Yang tidak kalah penting, pengguna perangkat digital juga harus lebih teliti terhadap jenis file yang diunduh atau dibuka. File dengan ekstensi mencurigakan seperti .exe, .scr, atau .bat kerap menjadi kendaraan utama masuknya malware, dan harus dihindari kecuali benar-benar yakin akan sumber dan isinya. Selain itu, jangan tergoda untuk mematikan sistem proteksi atau firewall hanya demi kenyamanan sesaat. Kenyamanan yang instan seringkali mengorbankan keamanan jangka panjang.

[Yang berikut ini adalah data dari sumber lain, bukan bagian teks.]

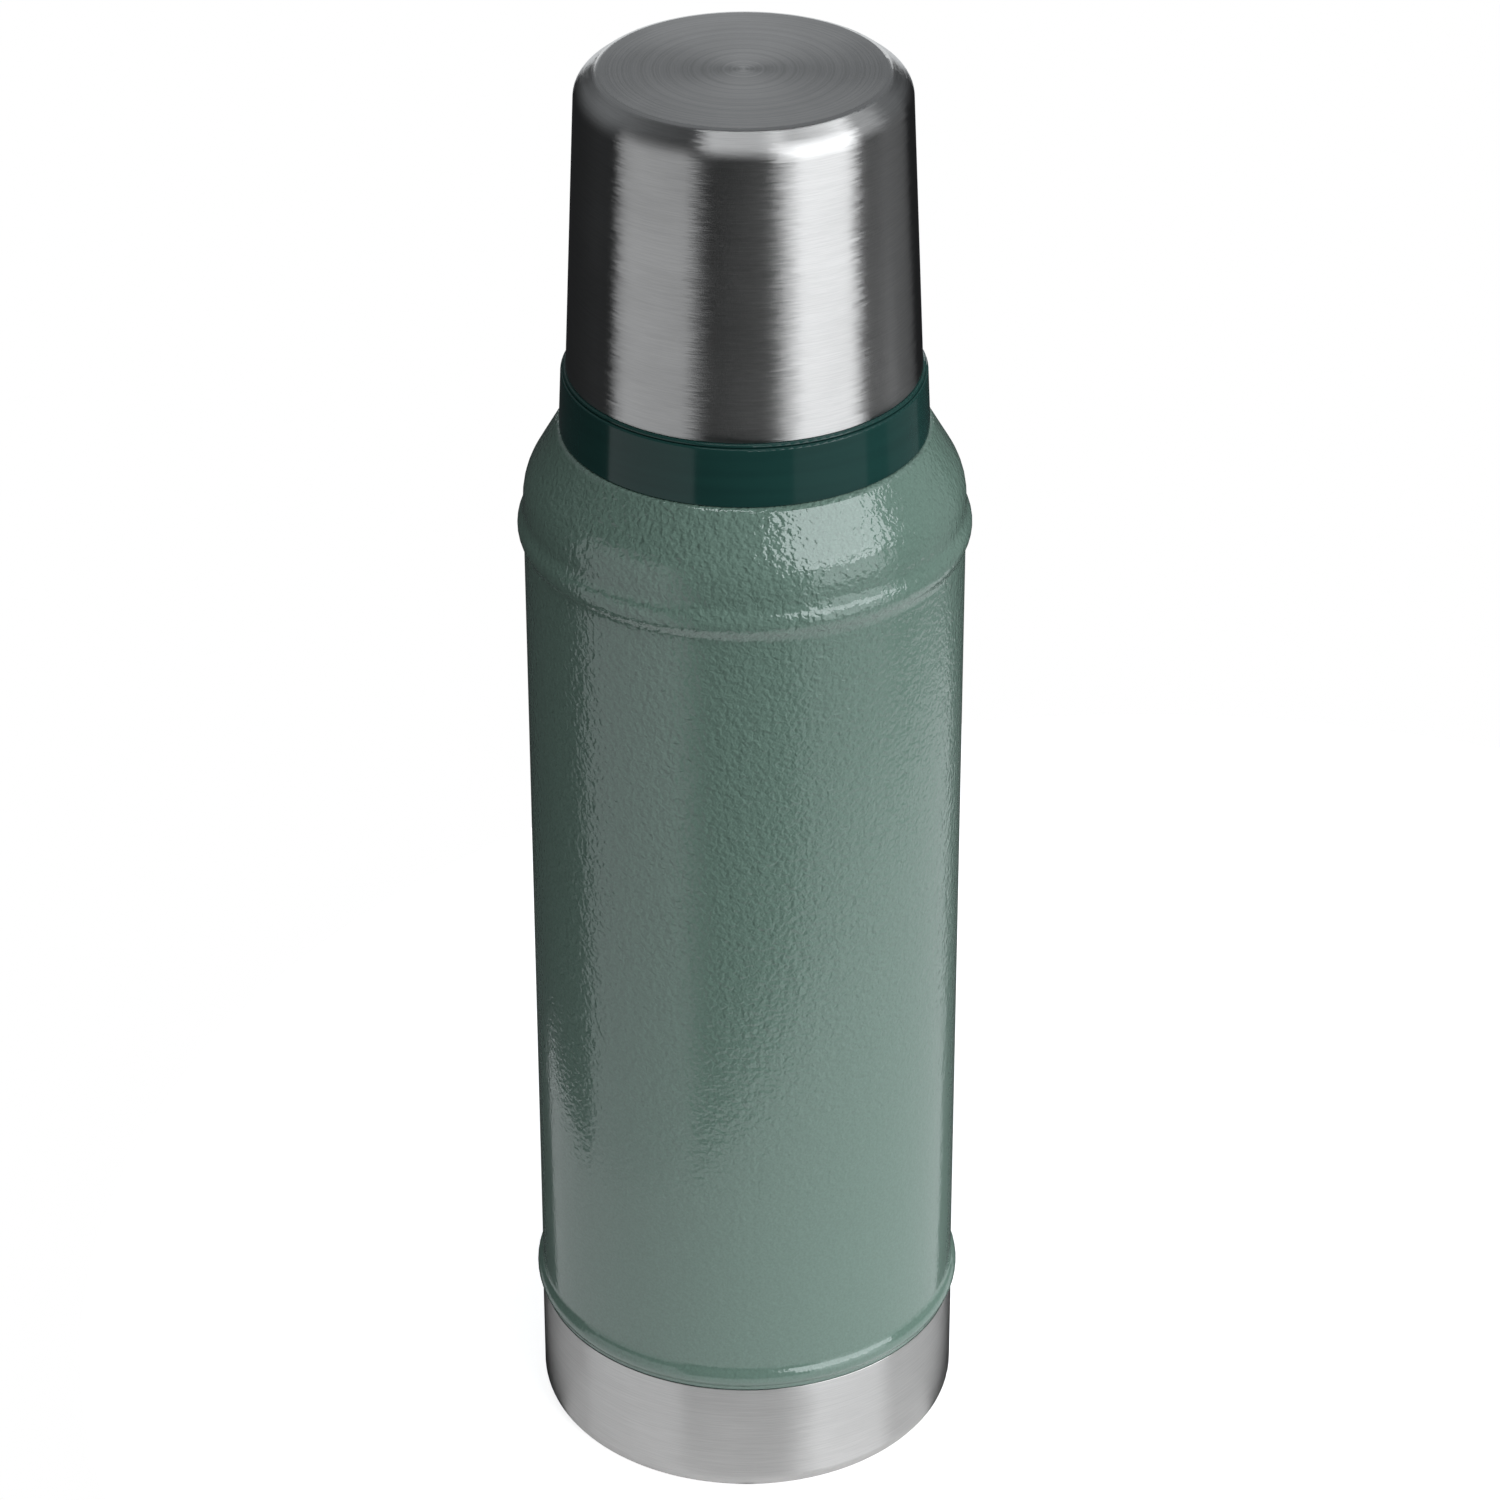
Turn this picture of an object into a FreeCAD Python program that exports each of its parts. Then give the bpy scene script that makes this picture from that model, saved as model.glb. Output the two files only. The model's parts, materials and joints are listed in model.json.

Perlu disadari bahwa menjaga keamanan siber bukanlah tanggung jawab satu divisi tertentu, melainkan tanggung jawab kolektif. Di Universitas Nusa Mandiri, kami mendorong setiap anggota sivitas akademika untuk menjadi bagian dari Generasi Mandiri—generasi yang cerdas secara digital, kritis terhadap potensi ancaman, dan proaktif dalam melindungi data. Kemampuan menggunakan teknologi harus diimbangi dengan kemampuan menjaga diri dalam lingkungan digital yang penuh risiko.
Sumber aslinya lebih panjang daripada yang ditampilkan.